--- Start Dataset content ---

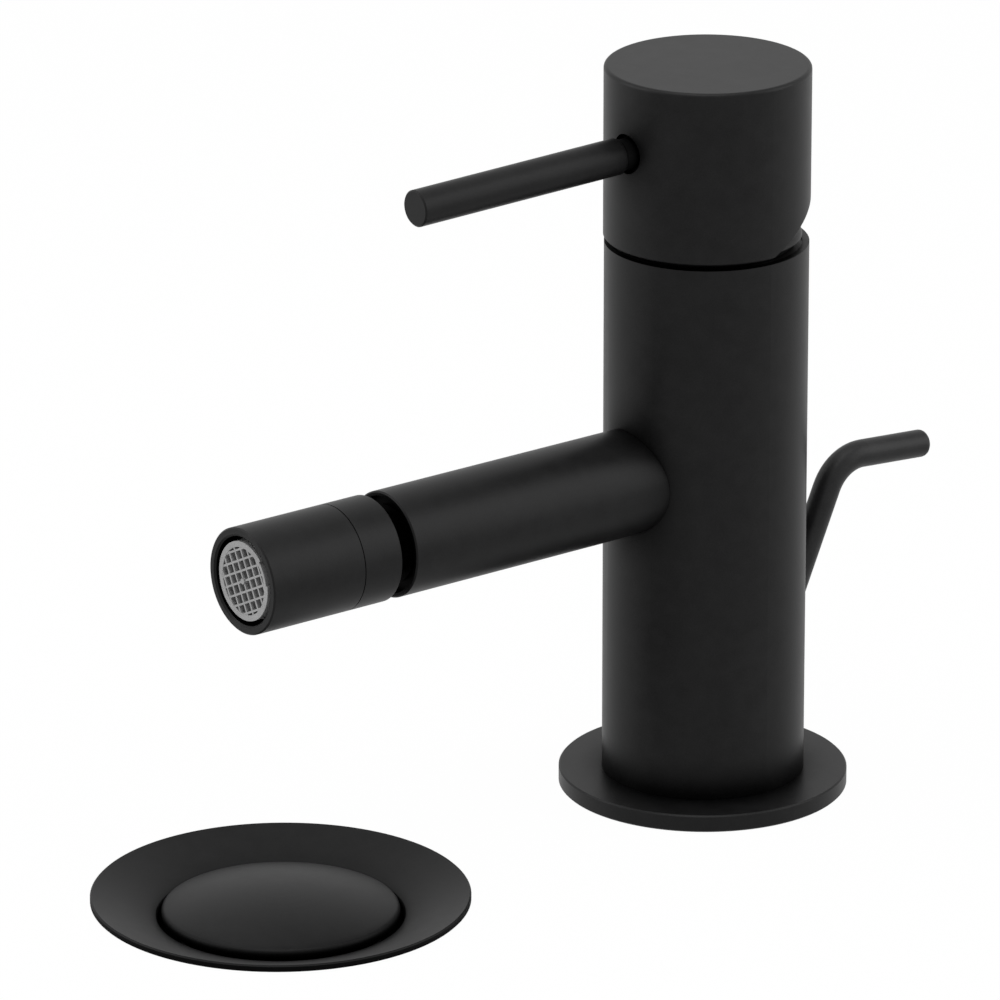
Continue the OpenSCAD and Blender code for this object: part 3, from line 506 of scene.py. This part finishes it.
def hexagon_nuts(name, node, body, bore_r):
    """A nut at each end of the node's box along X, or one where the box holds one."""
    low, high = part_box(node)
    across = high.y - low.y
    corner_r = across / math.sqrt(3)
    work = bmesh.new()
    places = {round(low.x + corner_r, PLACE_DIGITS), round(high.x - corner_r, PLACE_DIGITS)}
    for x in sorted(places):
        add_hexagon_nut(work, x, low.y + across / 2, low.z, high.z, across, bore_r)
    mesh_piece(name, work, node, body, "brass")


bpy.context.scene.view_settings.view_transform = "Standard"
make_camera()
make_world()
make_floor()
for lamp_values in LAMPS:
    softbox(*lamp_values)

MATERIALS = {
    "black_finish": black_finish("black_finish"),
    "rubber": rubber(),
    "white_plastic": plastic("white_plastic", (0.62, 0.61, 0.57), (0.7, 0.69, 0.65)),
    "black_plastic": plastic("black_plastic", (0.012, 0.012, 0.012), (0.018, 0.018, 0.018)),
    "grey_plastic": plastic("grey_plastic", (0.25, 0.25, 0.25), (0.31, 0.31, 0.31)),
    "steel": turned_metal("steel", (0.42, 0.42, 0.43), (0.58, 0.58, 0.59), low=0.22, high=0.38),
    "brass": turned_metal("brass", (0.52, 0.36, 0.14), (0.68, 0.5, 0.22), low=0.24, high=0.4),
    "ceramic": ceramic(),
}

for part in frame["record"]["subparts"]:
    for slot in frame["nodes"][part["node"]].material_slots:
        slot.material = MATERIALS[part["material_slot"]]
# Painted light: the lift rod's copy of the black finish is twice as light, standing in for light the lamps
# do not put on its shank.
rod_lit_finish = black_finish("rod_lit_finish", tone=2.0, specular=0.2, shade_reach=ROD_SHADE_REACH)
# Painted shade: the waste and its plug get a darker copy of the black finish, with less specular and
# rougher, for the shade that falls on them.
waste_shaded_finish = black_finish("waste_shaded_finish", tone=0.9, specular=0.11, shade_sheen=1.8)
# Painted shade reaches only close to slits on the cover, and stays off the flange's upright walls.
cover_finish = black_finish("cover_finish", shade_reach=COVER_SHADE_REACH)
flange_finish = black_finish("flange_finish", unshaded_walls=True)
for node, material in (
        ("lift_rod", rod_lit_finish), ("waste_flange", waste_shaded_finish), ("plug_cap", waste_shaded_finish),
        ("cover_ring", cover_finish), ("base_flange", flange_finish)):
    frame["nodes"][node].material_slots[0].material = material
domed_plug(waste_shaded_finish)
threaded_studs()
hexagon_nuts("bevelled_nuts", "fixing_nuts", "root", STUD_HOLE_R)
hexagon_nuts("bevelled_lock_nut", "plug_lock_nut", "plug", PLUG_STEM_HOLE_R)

--- End Dataset content ---

> [Task description] Give back each line above precisely as it stands.

> [Complete response]
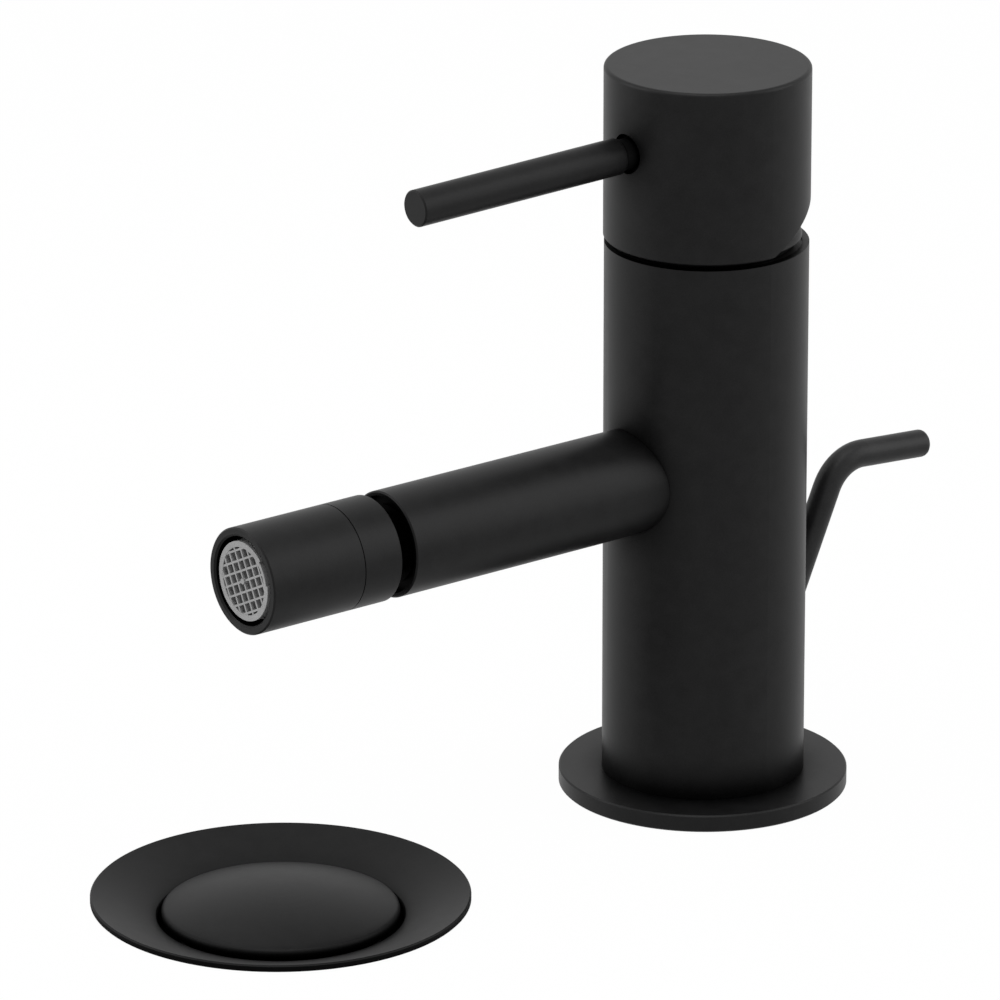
Continue the OpenSCAD and Blender code for this object: part 3, from line 506 of scene.py. This part finishes it.
def hexagon_nuts(name, node, body, bore_r):
    """A nut at each end of the node's box along X, or one where the box holds one."""
    low, high = part_box(node)
    across = high.y - low.y
    corner_r = across / math.sqrt(3)
    work = bmesh.new()
    places = {round(low.x + corner_r, PLACE_DIGITS), round(high.x - corner_r, PLACE_DIGITS)}
    for x in sorted(places):
        add_hexagon_nut(work, x, low.y + across / 2, low.z, high.z, across, bore_r)
    mesh_piece(name, work, node, body, "brass")


bpy.context.scene.view_settings.view_transform = "Standard"
make_camera()
make_world()
make_floor()
for lamp_values in LAMPS:
    softbox(*lamp_values)

MATERIALS = {
    "black_finish": black_finish("black_finish"),
    "rubber": rubber(),
    "white_plastic": plastic("white_plastic", (0.62, 0.61, 0.57), (0.7, 0.69, 0.65)),
    "black_plastic": plastic("black_plastic", (0.012, 0.012, 0.012), (0.018, 0.018, 0.018)),
    "grey_plastic": plastic("grey_plastic", (0.25, 0.25, 0.25), (0.31, 0.31, 0.31)),
    "steel": turned_metal("steel", (0.42, 0.42, 0.43), (0.58, 0.58, 0.59), low=0.22, high=0.38),
    "brass": turned_metal("brass", (0.52, 0.36, 0.14), (0.68, 0.5, 0.22), low=0.24, high=0.4),
    "ceramic": ceramic(),
}

for part in frame["record"]["subparts"]:
    for slot in frame["nodes"][part["node"]].material_slots:
        slot.material = MATERIALS[part["material_slot"]]
# Painted light: the lift rod's copy of the black finish is twice as light, standing in for light the lamps
# do not put on its shank.
rod_lit_finish = black_finish("rod_lit_finish", tone=2.0, specular=0.2, shade_reach=ROD_SHADE_REACH)
# Painted shade: the waste and its plug get a darker copy of the black finish, with less specular and
# rougher, for the shade that falls on them.
waste_shaded_finish = black_finish("waste_shaded_finish", tone=0.9, specular=0.11, shade_sheen=1.8)
# Painted shade reaches only close to slits on the cover, and stays off the flange's upright walls.
cover_finish = black_finish("cover_finish", shade_reach=COVER_SHADE_REACH)
flange_finish = black_finish("flange_finish", unshaded_walls=True)
for node, material in (
        ("lift_rod", rod_lit_finish), ("waste_flange", waste_shaded_finish), ("plug_cap", waste_shaded_finish),
        ("cover_ring", cover_finish), ("base_flange", flange_finish)):
    frame["nodes"][node].material_slots[0].material = material
domed_plug(waste_shaded_finish)
threaded_studs()
hexagon_nuts("bevelled_nuts", "fixing_nuts", "root", STUD_HOLE_R)
hexagon_nuts("bevelled_lock_nut", "plug_lock_nut", "plug", PLUG_STEM_HOLE_R)